# Picked up a nice flatty



## choppedliver (Apr 4, 2009)

Went out for about an hour tonight. Water was a little murky, a little wave action. Found a nice fat 18 1/4 inch flatty within first 2 minutes. Waded around for an hour or so with no more signs of life, battery was low, storm rolling in, waves kicking up, so figured Id call it a night with a nice dinner for tomorrow night


----------



## mdrobe2 (Oct 12, 2007)

nice flounder!


----------



## choppedliver (Apr 4, 2009)

My dad was with me too, was his first time spotting a flounder. Like a big kid. That was the best part


----------



## jjam (Dec 9, 2007)

Nice flatty...and time spent with your dad PRICELESS!!!!

Jimmy


----------



## Snatch it (Feb 17, 2009)

Nice flounder!


----------



## angus_cow_doctor (Apr 13, 2009)

and you did not get a single F.I.B. that tried to pick you up! I guess the gay Mr. T was not out there last night to try to seduce you?:moon


----------



## choppedliver (Apr 4, 2009)

> *angus_cow_doctor (10/8/2009)*and you did not get a single F.I.B. that tried to pick you up! I guess the gay Mr. T was not out there last night to try to seduce you?:moon


Lol, he might have been there but we went north of the FIBS, didnt want to have to stick one with a flounder gig


----------



## konz (Oct 1, 2007)

Nice job man, that is a nice fish for sure!


----------



## choppedliver (Apr 4, 2009)

Thanks man! 



Flounder gigging makes me laugh... that big dumb fish is just laying there in like 4 inches of water thinking no one can see him... lol


----------



## angus_cow_doctor (Apr 13, 2009)

My favorite part is the irony of it all.

Old flounder is laying there in full-on predator mode, sneaking up on the bait fish. Poor little stupid baitfish swims over the top of the flounder and .......BAM! One less baitfish in the world. But then, here comes this bright light, hovering like a UFO on top of the water, and......BAM! There is one less flounder in this world.

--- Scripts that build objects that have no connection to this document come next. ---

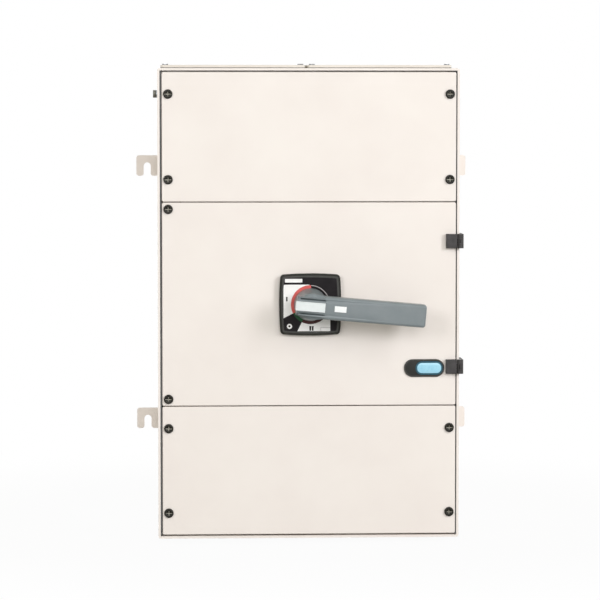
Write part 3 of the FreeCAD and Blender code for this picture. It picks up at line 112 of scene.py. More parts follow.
def add_node(tree: bpy.types.NodeTree, kind: str, inputs: Mapping[str | int, object] | None = None,
             **settings: object) -> bpy.types.Node:
    """Adds a node, sets it and links it.

    Args:
        tree: the node tree that takes it.
        kind: Blender's name of the node type.
        inputs: input name or number, and either a plain value or the output socket to link.
        settings: attributes of the node.

    Returns:
        The new node.
    """
    node = tree.nodes.new(kind)
    for name, value in settings.items():
        setattr(node, name, value)
    for name, value in (inputs or {}).items():
        if isinstance(value, bpy.types.NodeSocket):
            tree.links.new(value, node.inputs[name])
        else:
            node.inputs[name].default_value = value
    return node


# Finishes

@dataclass(frozen=True)
class Finish:
    """A surface finish: one real material and how its surface was made.

    The colour drifts to the shade over patches of patch_mm, the gloss over smears of a share of them, and the
    relief has a grain of grain_mm and a height of relief_mm.
    """

    name: str
    slot: str
    colour: str
    shade: str
    patch_mm: float
    grain_mm: float
    relief_mm: float
    roughness: float
    roughness_spread: float = 0.06
    metallic: float = 0.0
    ior: float = 1.5
    specular: float = 0.5
    coat: float = 0.0
    coat_roughness: float = 0.12
    smear_share: float = 1 / 3

    def material(self) -> bpy.types.Material:
        """Makes the material once and gives it back after that.

        Returns:
            A material whose colour drifts between colour and shade over patches of patch_mm, and whose
            relief and gloss follow a grain of grain_mm, all on Object coordinates.
        """
        known = bpy.data.materials.get(self.name)
        if known is not None:
            return known
        made = bpy.data.materials.new(self.name)
        made.use_nodes = True
        tree = made.node_tree
        tree.nodes.clear()
        place = add_node(tree, "ShaderNodeTexCoord").outputs["Object"]
        shader = add_node(tree, "ShaderNodeBsdfPrincipled", {
            "Metallic": self.metallic, "IOR": self.ior, "Specular IOR Level": self.specular,
            "Coat Weight": self.coat, "Coat Roughness": self.coat_roughness,
            "Base Color": self.tint(tree, place), "Roughness": self.gloss(tree, place),
            "Normal": self.relief(tree, place)})
        add_node(tree, "ShaderNodeOutputMaterial", {"Surface": shader.outputs["BSDF"]})
        made.diffuse_color = linear(self.colour)
        return made

    def tint(self, tree: bpy.types.NodeTree, place: bpy.types.NodeSocket) -> bpy.types.NodeSocket:
        """Colour that drifts over the surface.

        Args:
            tree: the material's tree.
            place: Object coordinates.

        Returns:
            The colour socket.
        """
        drift = add_node(tree, "ShaderNodeTexNoise",
                         {"Vector": place, "Scale": per_mm(self.patch_mm), "Detail": 3.0, "Roughness": 0.55})
        spread = add_node(tree, "ShaderNodeMapRange", {"Value": drift.outputs["Fac"], **NOISE_SPAN})
        mix = add_node(tree, "ShaderNodeMix", {
            "Factor": spread.outputs["Result"], 6: linear(self.colour), 7: linear(self.shade)},
            data_type="RGBA")
        return mix.outputs[2]

    def gloss(self, tree: bpy.types.NodeTree, place: bpy.types.NodeSocket) -> bpy.types.NodeSocket:
        """Roughness that varies a little, as handling and the process leave it.

        Args:
            tree: the material's tree.
            place: Object coordinates.

        Returns:
            The roughness socket.
        """
        smear = add_node(tree, "ShaderNodeTexNoise",
                         {"Vector": place, "Scale": per_mm(self.patch_mm * self.smear_share), "Detail": 4.0})
        spread = add_node(tree, "ShaderNodeMapRange", {
            "Value": smear.outputs["Fac"], **NOISE_SPAN, "To Min": self.roughness - self.roughness_spread,
            "To Max": self.roughness + self.roughness_spread})
        return spread.outputs["Result"]

    def relief(self, tree: bpy.types.NodeTree, place: bpy.types.NodeSocket) -> bpy.types.NodeSocket:
        """Fine relief of the surface.

        Args:
            tree: the material's tree.
            place: Object coordinates.

        Returns:
            The bent normal.
        """
        grain = add_node(tree, "ShaderNodeTexNoise",
                         {"Vector": place, "Scale": per_mm(self.grain_mm), "Detail": 2.0, "Roughness": 0.5})
        bump = add_node(tree, "ShaderNodeBump", {"Height": grain.outputs["Fac"], "Strength": 1.0,
                                                 "Distance": self.relief_mm * MM})
        return bump.outputs["Normal"]


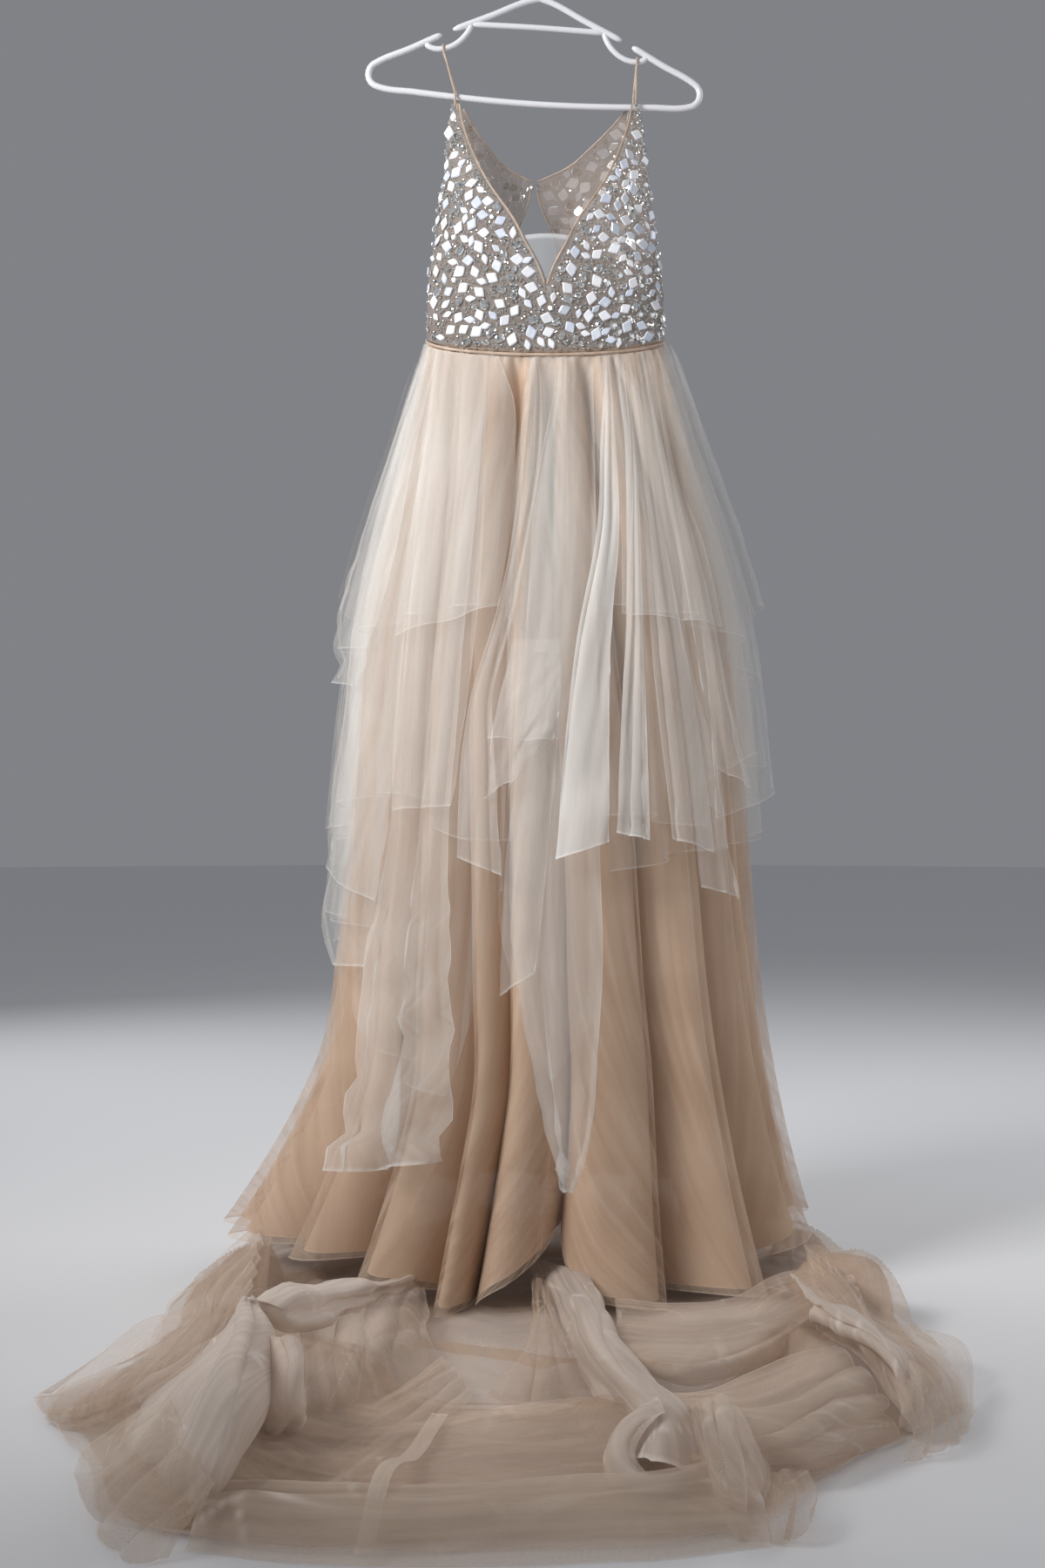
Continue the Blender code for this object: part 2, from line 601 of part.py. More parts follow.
def build_train():
    for word, first, last in (("left", -146.25, -45.0), ("front", -45.0, 33.75),
                              ("right", 33.75, 146.25), ("back", 146.25, 213.75)):
        build_heap("train_" + word, first, last)
    bearing = np.radians(np.arange(0.0, 360.0, TRAIN_STEP))
    middle = FLOOR_Z + FLOOR_LAYER_WALL / 2
    x, y = train_plan(bearing, 0.0)
    reach = 1.0 - FLOOR_LAYER_GAP / np.hypot(x - TRAIN_X, y - TRAIN_Y)
    rows = []
    for share in (0.3, 1.0):
        rows.append(np.stack([TRAIN_X + (x - TRAIN_X) * share * reach,
                              TRAIN_Y + (y - TRAIN_Y) * share * reach,
                              np.full_like(x, middle)], axis=-1))
    layer = cloth("train_floor_layer", np.stack(rows), FLOOR_LAYER_WALL, CHAMPAGNE_TULLE, True)
    shape = bmesh.new()
    shape.from_mesh(layer.data)
    shape.verts.ensure_lookup_table()
    shape.faces.new([shape.verts[place] for place in range(len(bearing))])
    bmesh.ops.recalc_face_normals(shape, faces=shape.faces[:])
    shape.to_mesh(layer.data)
    shape.free()


clear_scene()
GOWN = make_collection("tulle_gown_on_hanger")
CUTTERS = make_collection("cutters")
ROOT = bpy.data.objects.new("hook_seat", None)
GOWN.objects.link(ROOT)
build_hanger()
build_bodice()
build_closure()
build_straps()
build_waist_tape()
build_skirt()
build_train()
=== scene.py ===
import math

import bmesh
import bpy
import numpy as np
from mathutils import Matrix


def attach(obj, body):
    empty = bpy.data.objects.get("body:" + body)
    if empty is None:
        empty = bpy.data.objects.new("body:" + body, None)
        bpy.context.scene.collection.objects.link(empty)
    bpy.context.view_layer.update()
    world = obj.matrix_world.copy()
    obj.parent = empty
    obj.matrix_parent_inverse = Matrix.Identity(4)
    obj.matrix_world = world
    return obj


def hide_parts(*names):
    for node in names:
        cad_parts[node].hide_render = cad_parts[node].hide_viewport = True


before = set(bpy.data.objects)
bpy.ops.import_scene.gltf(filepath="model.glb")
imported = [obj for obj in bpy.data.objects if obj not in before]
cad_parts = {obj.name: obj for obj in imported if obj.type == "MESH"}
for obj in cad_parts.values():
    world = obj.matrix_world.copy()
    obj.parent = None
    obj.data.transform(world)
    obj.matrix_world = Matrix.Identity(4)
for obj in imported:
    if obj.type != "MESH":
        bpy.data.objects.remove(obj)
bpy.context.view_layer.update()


# ---- Hanger ------------------------------------------------------------------
# A white tube hanger, moulded in one shot from glossy plastic. A notch on each
# shoulder keeps a strap from sliding off, and the hook grows out of the apex.

APEX_DROP = 0.060
HANGER_TUBE = 0.004
HOOK_RADIUS = 0.022
HANGER_TILT = math.radians(3.8)


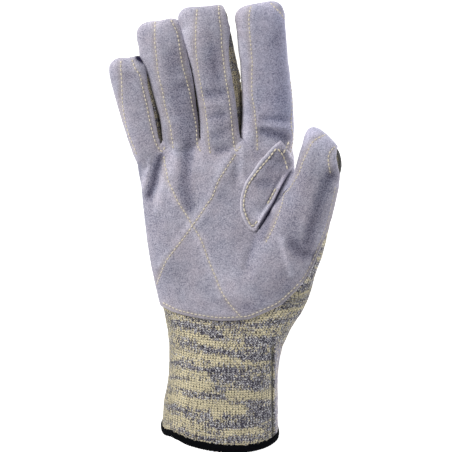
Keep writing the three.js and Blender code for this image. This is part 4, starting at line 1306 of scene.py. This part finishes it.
def jersey(name):
    """Seamless jersey, knitted from pale yellow and navy-grey yarns that run together: columns of small
    V stitches, with streaks of one colour or the other along the rows, painted shade in the holes between
    columns and where the yarn lies lower, and painted shade and highlights from its tone layer."""
    settings = bpy.context.scene.glove
    material = bpy.data.materials.new(name)
    node = emptied(material)
    rows = node("SeparateXYZ", [node("UVMap", uv_map="stitches")], out=None)
    wale, course = (node("Math", [rows[i], UV_STITCHES], operation="MULTIPLY") for i in (0, 1))
    # How far across its column a point lies, 0 in the middle and 1 between two; a stitch is two legs in a V
    across = node("Math", [node("Math", [wale], operation="FRACT"), 0.5], operation="SUBTRACT")
    across = node("Math", [node("Math", [across], operation="ABSOLUTE"), 2.0], operation="MULTIPLY")
    leg = node("Math", [across, -0.5, course], operation="MULTIPLY_ADD")
    strand, between_rows = (
        node("Math", [node("Math", [node("Math", [way], operation="FRACT"), math.pi], operation="MULTIPLY")],
             operation="SINE") for way in (leg, course))
    column = node("Math", [node("Math", [across, -0.74 * math.pi, 0.82 * math.pi], operation="MULTIPLY_ADD")],
                  operation="SINE")
    height = node("Math", [node("Math", [strand, 0.4], operation="POWER"),
                           node("Math", [column, 0.9, 0.1], operation="MULTIPLY_ADD")], operation="MULTIPLY")
    # A chance for each leg of a stitch, and one for each place between two columns
    leg_chance, gap_chance = (
        node("TexWhiteNoise", [node("CombineXYZ", [node("Math", [way], operation="FLOOR") for way in cell])],
             noise_dimensions="2D", out=None)
        for cell in ((node("Math", [wale, 2.0], operation="MULTIPLY"), leg),
                     (node("Math", [wale, 0.5], operation="ADD"), course)))
    picks = node("SeparateColor", [leg_chance["Color"]], out=None)
    place = node("TexCoord", out="Object")
    spot = node("SeparateXYZ", [place], out=None)
    fluff, lint = (
        node("Math", [node("TexNoise", {"Vector": place, "Scale": 1 / (size * MM), "Detail": 1.0}), 0.5],
             operation="SUBTRACT") for size in (0.8, 0.58))
    yarn, ruled, tone = (node("Attribute", attribute_name=layer, out="Fac")
                         for layer in ("yarn", "ruled", "tone"))
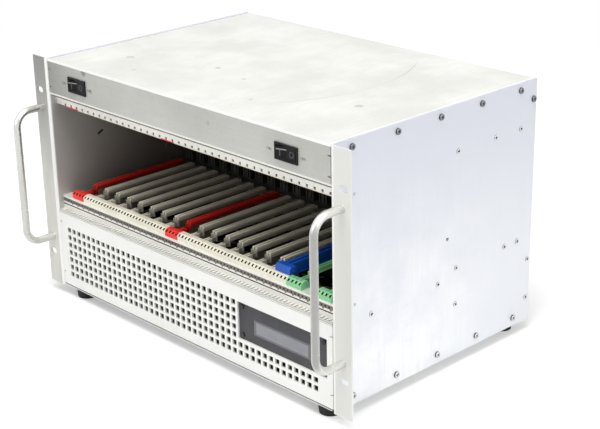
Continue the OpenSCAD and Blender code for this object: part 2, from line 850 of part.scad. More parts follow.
// The blue guide has a raised head that stands over a plain one
module lower_guide_blue() {
    half = (slot_pitch - head_gap) / 2;
    low = head_h + head_gap;
    color("royalblue") at_slot(blue_slot) {
        along_x(-half, half) polygon([[blue_setback, low], [blue_setback, blue_top - head_chamfer],
            [blue_setback + head_chamfer, blue_top], [blue_setback + blue_head_l, blue_top],
            [blue_setback + blue_head_l, low]]);
        guide_beam(head_d + head_gap, blue_low, blue_top, blue_beam_w);
    }
}

module upper_guides_ivory() {
    color("ivory") upper_row() for (i = concat(left_slots, right_slots, [for (k = [blue_slot:slot_count - 1]) k]))
        at_slot(i) upper_guide();
}
module upper_guides_red() { color("red") upper_row() for (i = red_slots) at_slot(i) upper_guide(); }

module backplane() {
    color("darkolivegreen") difference() {
        block(-board_x, board_x, rail_back, rail_back + backplane_t,
            guide_seat_z - board_lap, upper_seat_z + board_lap);
        for (i = [0:5], z = [guide_seat_z - board_lap / 2, upper_seat_z + board_lap / 2])
            bar_y(-board_x + slot_pitch / 2 + i * (2 * board_x - slot_pitch) / 5,
                rail_back - over, rail_back + backplane_t + over, z, hole_d);
    }
}

// Connector bodies, two to a slot place, each with two rows of contact fields
module backplane_connectors() {
    half_h = (connector_h - connector_split) / 2;
    color("dimgray") for (i = concat(red_slots, left_slots, right_slots, green_slots), s = [0, 1])
        translate([-cage_left + (i + 0.5) * slot_pitch, rail_back - connector_d,
            cage_mid_z - connector_h / 2 + s * (half_h + connector_split)])
            difference() {
                translate([-connector_w / 2, 0, 0]) cube([connector_w, connector_d, half_h]);
                for (x = [-connector_w / 4, connector_w / 4])
                    block(x - field_w / 2, x + field_w / 2, -over, field_d, field_w, half_h - field_w);
            }
}

module shelf_lower() {
    color("lightgray") difference() {
        union() {
            along_y(rear_rail_y, shelf_back) mirror([0, 1])
                tray_outline(cover_x, -(shelf_low_top - sheet_t), shelf_flange, sheet_t, cover_bend_r);
            both() block(cover_x - sheet_t, cover_x, rear_rail_y, rear_rail_y + shelf_ear_l,
                ear_low, shelf_low_top);
        }
        side_holes(shelf_low_ys, side_low_z, cover_x, sheet_t);
        side_holes([ear_screw[0]], ear_screw[1], cover_x, sheet_t);
    }
}

module shelf_upper() {
    color("lightgray") difference() {
        along_y(rear_rail_y, shelf_back)
            tray_outline(cover_x, shelf_high_low + sheet_t, shelf_high_flange, sheet_t, cover_bend_r);
        side_holes(shelf_high_ys, side_high_z, cover_x, sheet_t);
    }
}

module fan_holes(x, z0, z1) {
    for (i = [-1, 1], j = [-1, 1])
        bar_z(x + i * fan_screw_share * fan_side / 2, fan_y + j * fan_screw_share * fan_side / 2,
            z0, z1, fan_hole_d);
}

module fan_tray() {
    color("lightgray") difference() {
        along_y(tray_front, tray_back) tray_outline(cover_x, tray_top, tray_flange, sheet_t, cover_bend_r);
        side_holes([for (p = tray_screws) p[0]], tray_screw_z, cover_x, sheet_t);
        for (x = fan_xs) {
            bar_z(x, fan_y, fan_top - over, tray_top + over, 2 * bore_r);
            fan_holes(x, fan_top - over, tray_top + over);
        }
    }
}

// Square with round corners, in X and Y
module rounded_square(side, r) {
    square([side, side - 2 * r], center = true);
    square([side - 2 * r, side], center = true);
    for (i = [-1, 1], j = [-1, 1]) translate([i * (side / 2 - r), j * (side / 2 - r)]) circle(r);
}

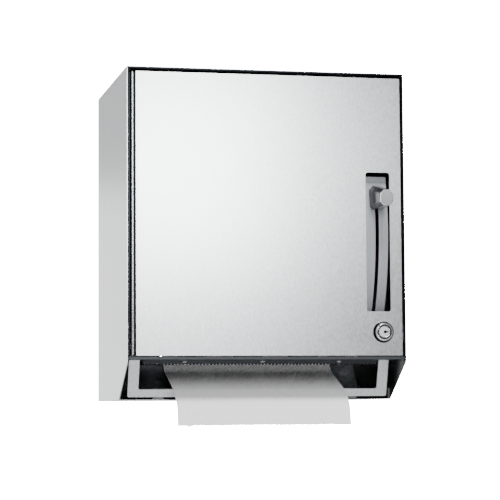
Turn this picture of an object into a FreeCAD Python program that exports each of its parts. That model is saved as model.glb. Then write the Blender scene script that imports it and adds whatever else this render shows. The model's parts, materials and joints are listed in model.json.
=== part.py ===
"""Wall-mounted lever paper towel dispenser, every piece a solid of its own.

Lengths are in millimetres. +X is the viewer's right, +Y goes into the wall and +Z is up.
The origin is the centre of the wall-fixing holes, on the outer face of the back.
"""
import FreeCAD
import Part
import Sketcher
import math
import os
import re

from FreeCAD import Vector

# Driving sizes

SIZES = {
    # cabinet
    "bay_width": 60.0,
    "case_top": 186.0,
    "case_bottom": -186.0,
    "sheet": 1.2,
    "hem_depth": 12.0,
    "chamfer_height": 42.0,
    "chamfer_depth": 66.0,
    "flange": 13.0,
    "wall_hole_spacing_x": 160.0,
    "wall_hole_spacing_z": 260.0,
    "wall_hole_diameter": 6.5,
    # door
    "door_gap_left": 10.0,
    "door_gap_right": 4.4,
    "door_gap_bottom": 7.0,
    "door_gap_top": 5.7,
    "door_flange": 14.0,
    "slot_width": 28.2,
    "slot_offset": 0.2,
    "slot_below": 92.1,
    "slot_above": 66.5,
    "slot_corner": 2.8,
    # piano hinge
    "hinge_inset": 6.2,
    "hinge_set_back": 1.8,
    "knuckle_diameter": 4.6,
    "hinge_pin_diameter": 2.0,
    "knuckle_pitch": 6.3,
    "knuckle_count": 50,
    "knuckle_gap": 0.2,
    "hinge_leaf": 1.0,
    "hinge_leaf_depth": 11.0,
    "running_gap": 0.05,
    "rivet_shank": 2.4,
    "rivet_head": 4.4,
    "rivet_rise": 1.0,
    "screw_shank": 4.0,
    "screw_head": 7.0,
    "screw_rise": 2.4,
    "small_screw_shank": 3.0,
    "small_screw_head": 6.4,
    "small_screw_rise": 1.8,
    # cam lock
    "lock_offset": 4.5,
    "lock_drop": 23.4,
    "bezel_diameter": 25.0,
    "bezel_face_diameter": 17.7,
    "bezel_height": 5.5,
    "lock_barrel_diameter": 19.0,
    "lock_barrel_depth": 18.0,
    "lock_nut_height": 4.0,
    "cam_spigot_diameter": 8.0,
    "lock_plug_diameter": 12.0,
    "cam_length": 20.0,
    "cam_width": 12.0,
    "cam_heel": 7.0,
    "cam_sheet": 2.0,
    "strike_gap": 0.8,
    "strike_sheet": 1.6,
    # lever
    "pivot_y": -20.0,
    "pivot_z": 5.0,
    "pivot_diameter": 10.0,
    "lever_stand_off": 15.0,
    "lever_sheet": 3.0,
    "lever_hub_diameter": 18.0,
    "tongue_rise": 28.0,
    "tongue_height": 12.0,
    "tongue_reach": 24.0,
    "knob_width": 17.0,
    "knob_wall": 4.0,
    "knob_base_rise": 13.5,
    "knob_front_rise": 3.0,
    "knob_reach": 36.0,
    "lever_swing": 28.0,
    "return_spring_wire": 1.5,
    "bumper_diameter": 10.0,
    "bumper_reach": 112.0,
    # lever guard
    "guard_gap": 3.5,
    "guard_sheet": 2.0,
    "guard_side_gap": 1.1,
    "guard_slot": 4.2,
    "guard_rise": 17.0,
    "guard_drop": 30.0,
    "guard_rib": 0.5,
    # gearing
    "gear_module": 2.5,
    "sector_teeth": 118,
    "pinion_teeth": 14,
    "gear_width": 4.0,
    "gear_backlash": 1.1,
    "gear_addendum": 0.8,
    "sector_flank": 20.8,
    "pinion_flank": 22.5,
    # drive roller
    "drive_reach": 105.6,
    "drive_roller_diameter": 38.0,
    "drive_roller_width": 30.0,
    "drive_shaft_diameter": 8.0,
    "drive_core_diameter": 14.0,
    # pinch roller
    "pinch_roller_diameter": 18.0,
    "pinch_shaft_diameter": 6.0,
    "pinch_arm_length": 30.0,
    "pinch_arm_sheet": 2.0,
    "pinch_arm_gap": 3.0,
    "pinch_pin_diameter": 5.0,
    "leaf_spring_width": 8.0,
    "leaf_spring_sheet": 0.6,
    # mechanism frame
    "roll_side_room": 12.0,
    "side_plate_sheet": 1.5,
    "side_plate_rise": 25.0,
    "side_plate_set_back": 26.0,
    "tie_rod_diameter": 8.0,
    # roll
    "roll_diameter": 203.0,
    "roll_width": 200.0,
    "roll_front_room": 16.5,
    "roll_back_room": 18.5,
    "roll_top_room": 8.3,
    "core_diameter": 44.0,
    "core_wall": 1.5,
    "hub_nose": 7.0,
    "hub_flange_diameter": 56.0,
    "hub_screw_shank": 5.0,
    "hub_travel": 8.5,
    "plunger_diameter": 8.0,
    "housing_depth": 24.0,
    "loose_gap": 0.3,
    # paper
    "paper": 0.6,
    "paper_run": 27.0,
    "towel_set_back": 21.0,
    # outlet
    "outlet_side_gap": 8.5,
    "outlet_leg": 12.0,
    "outlet_bar": 9.0,
    "outlet_sheet": 3.0,
    "outlet_foot_hole": 4.8,
    "outlet_tilt": 18.4,
    "outlet_set_back": 43.0,
    "rail_drop": 4.0,
    "rail_behind": 14.0,
    "rail_set_back": 1.6,
    "seat_gap": 1.0,
    "chute_overhang": 30.0,
    "chute_radius": 42.0,
    "chute_reach": 34.4,
    "chute_sheet": 1.5,
}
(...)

The only thing that would be more ironic is if an actual UFO came over the top of me and .......BAM! One less flounder fisherman....


----------



## choppedliver (Apr 4, 2009)

> *angus_cow_doctor (10/8/2009)*My favorite part is the irony of it all.
> 
> 
> 
> ...




OMG :bowdown I about fell out of my chair picturing that lol...


----------



## User6882 (Feb 4, 2009)

i had to call my gf in here just to read that


----------



## choppedliver (Apr 4, 2009)

Flounder... its whats for dinner










That fatty flatty is gonna feed two of us tonight... yummy


----------



## flappininthebreeze (Jul 13, 2009)

Has anyone seen any indication that the annual migration to the Gulf has started. Any increased action around the pass or along the flats over that way?


----------



## choppedliver (Apr 4, 2009)

> *flappininthebreeze (10/9/2009)*Has anyone seen any indication that the annual migration to the Gulf has started. Any increased action around the pass or along the flats over that way?


I havent seen them in appreciable numbers in the pass, nor south escambia bay. I think its getting close though, and there was one person post "the run has started", he had at least 20 in his picture, but i doubt it was close to the gulf where he picked them up


----------